我是一个缺乏音乐细胞的人,对于音乐的感知,是极其微弱的。可是,听到《二泉映月》的那一刻,我的感情泛起了涟漪,一丝隐隐约约的痛楚水一样漫上心头,一波退去,一波泛来。
耳畔,没有燕语呢喃的温馨与安恬,没有“对酒当歌”的潇洒与飘逸,没有“大风起兮云飞扬”的壮阔与豪迈。那只是一泓泉水,一泓明月照彻下静静流淌的清泉。它不同于高山流水的起伏跌宕,不同于大江东去的磅礴壮阔,不同于黄河咆哮的澎湃昂扬,也不同与秋日私语的恬淡与安宁。
音符如泉眼在汩汩泅漫,如泪水缓缓流出,如思念淡淡笼罩,如月光静静流泻——
那该是在江南吧,一个月圆的江南之夜。
空寂的天宇中,一轮冷月静静地散发着清辉,把天地照射得一片清冷,一片洁白。月光下,青青的石板,连成一座寂寞的小桥。桥下,泉水无声流淌;桥上,月光如泪晕染。
从不远处的港口,走来一位手执胡琴的艺人,破旧的衣衫,在清冷的风中翻飞;削瘦的身影,无限冷落,也无限的寂寞。
冷月无声,泉水无声。
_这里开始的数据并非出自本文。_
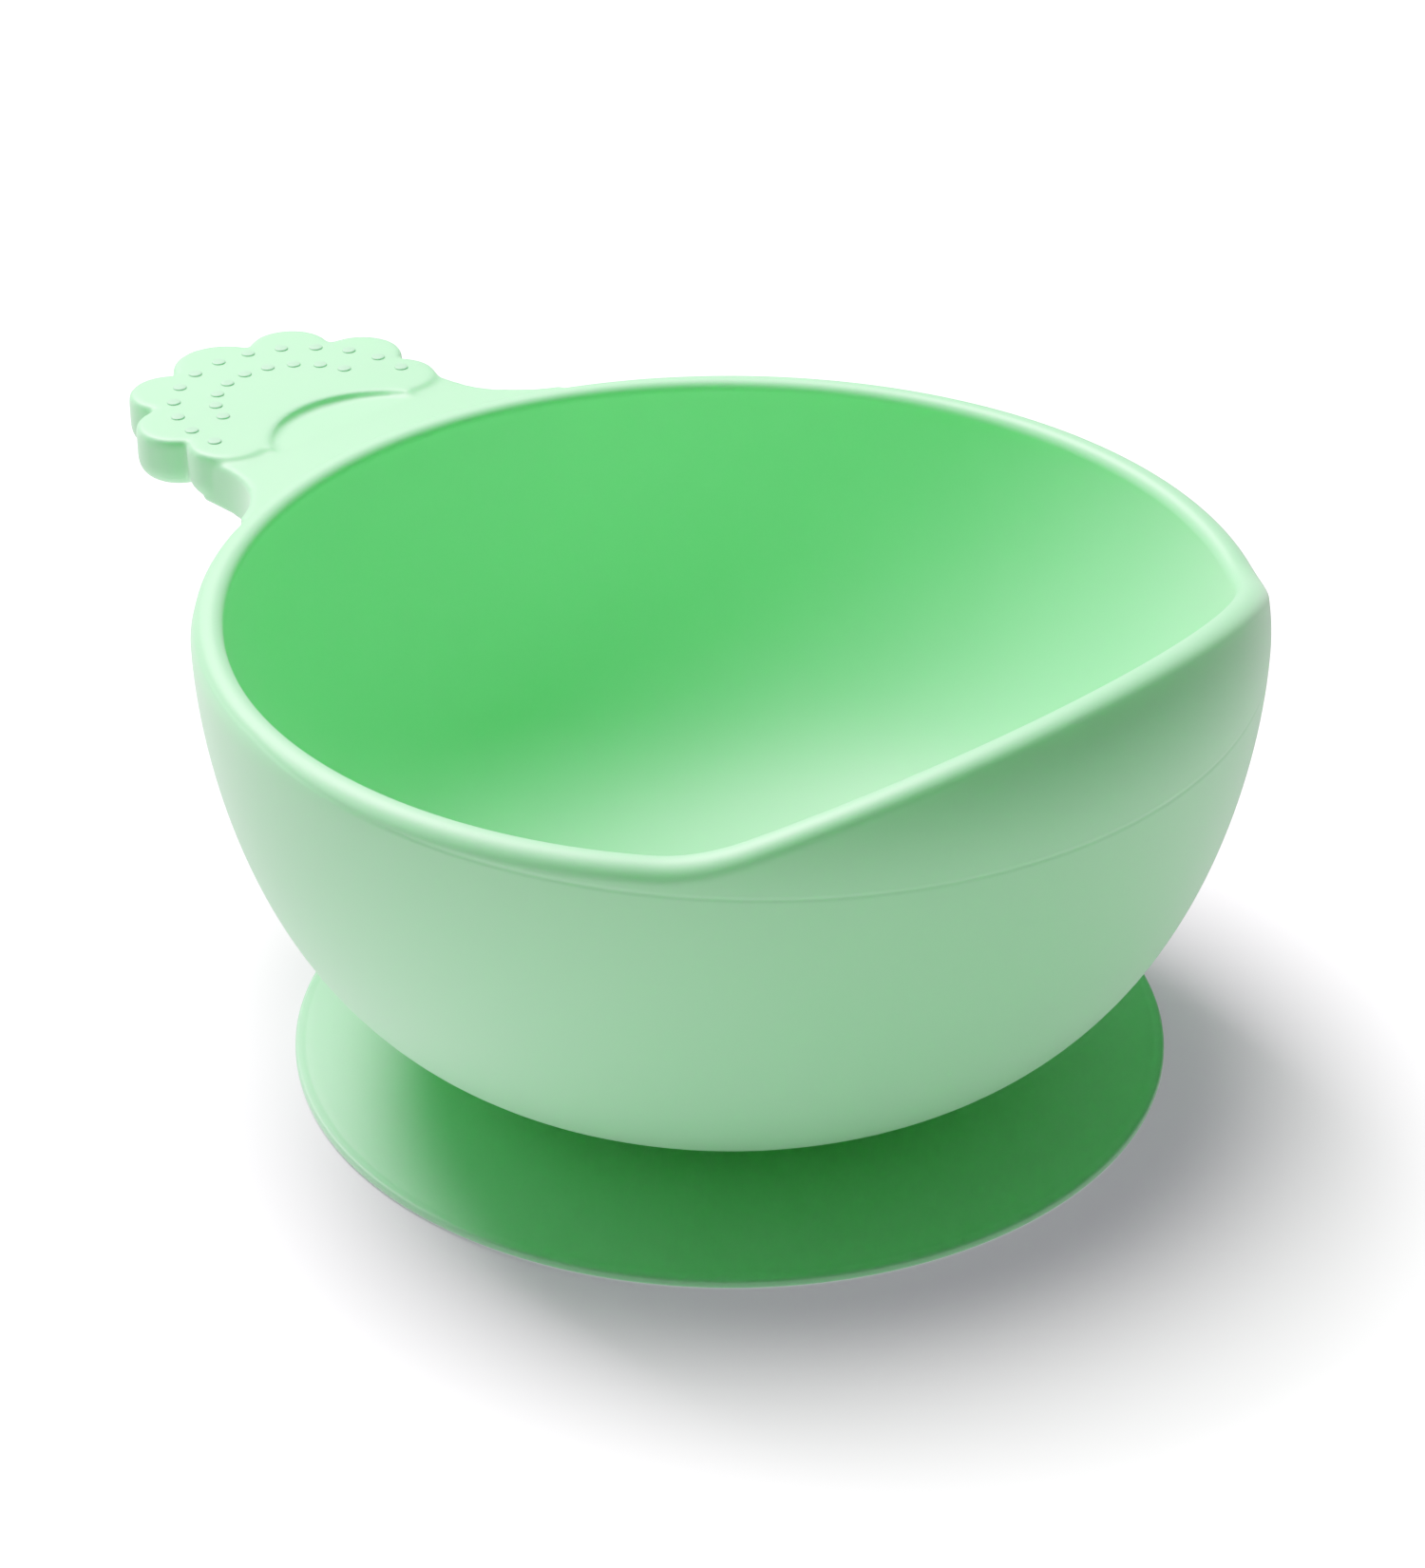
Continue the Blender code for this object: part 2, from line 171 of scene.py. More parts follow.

但他分明是听到了,听到了萦回在耳际的那一脉流水的低泣,听到了直沁入人心扉的那一抹明月的叹息。
他伸出手臂,张开五指,手势寂寞而苍凉,可是他摸到了,摸到了那一脉漂泊的悲凉,摸到了那一丝彻骨的沧桑,是泉水的,是明月的,更是他自己寂寞的灵魂的。
他无声地调动胡弦,开始了他的诉说。他是看不见的,但他又分明看见了,他看见了明明的一轮月,听到了低咽的泉水的倾诉,开始了一个流浪的灵魂寂寞的独语。
音符在胡弦上流淌,也在灵魂的深处开始流淌,在那个寂寞的夜里,揉碎了月光揉碎了泪水,揉碎了岁月揉碎了忧伤,也揉碎了对生活的渴望和对人世的热爱,随着泉水,一同流淌,流淌在寂寞的月夜里。
他在音乐中渗入了记忆中那隐约存在的小桥流水绕人家的温情与幸福。
他在音乐中一定回想到了曾经遇见过的温暖的目光与双手。
同样的,他也想到了自己如秋蓬如浮萍般辗转于人情冷漠的世间,无根无蒂的凄苦。那,是与“月明星稀,鸟鹊南飞。绕树三匝,何枝可依”同等的彷徨与凄凉。
他诉说着自己对于人生跌宕、世事沧桑的无奈与叹息。
或者,还有更深层次的,他是想用音乐来证明,流浪,不只是一种悲苦和困顿,一种沧桑和无奈,更是一种忍耐和坚韧,一种奋进和抗争。流浪,也是生命另一种鲜活的姿态,以其注定的悲情,动容天地——
月光,依旧如泪;流水,依旧无声;音乐,依旧娓娓诉说着。
天听着,地听着,我听着。我感觉有冰凉的露珠滑落心底,溅起一圈圈波纹,在深夜的月亮下,荡起粼粼的波纹,闪射着一片一片的波光。月下的波光,真美,美得如阿炳的感情一样。
阿炳,手执胡琴,在月光的深处,孤独地漫步,月光下的身影,削瘦颀长,明月照彻着他的全身,看见他眼中,清泉,月光,在静静流淌,于是我知道,那是他心中的明月清泉,那是他灵魂的语言。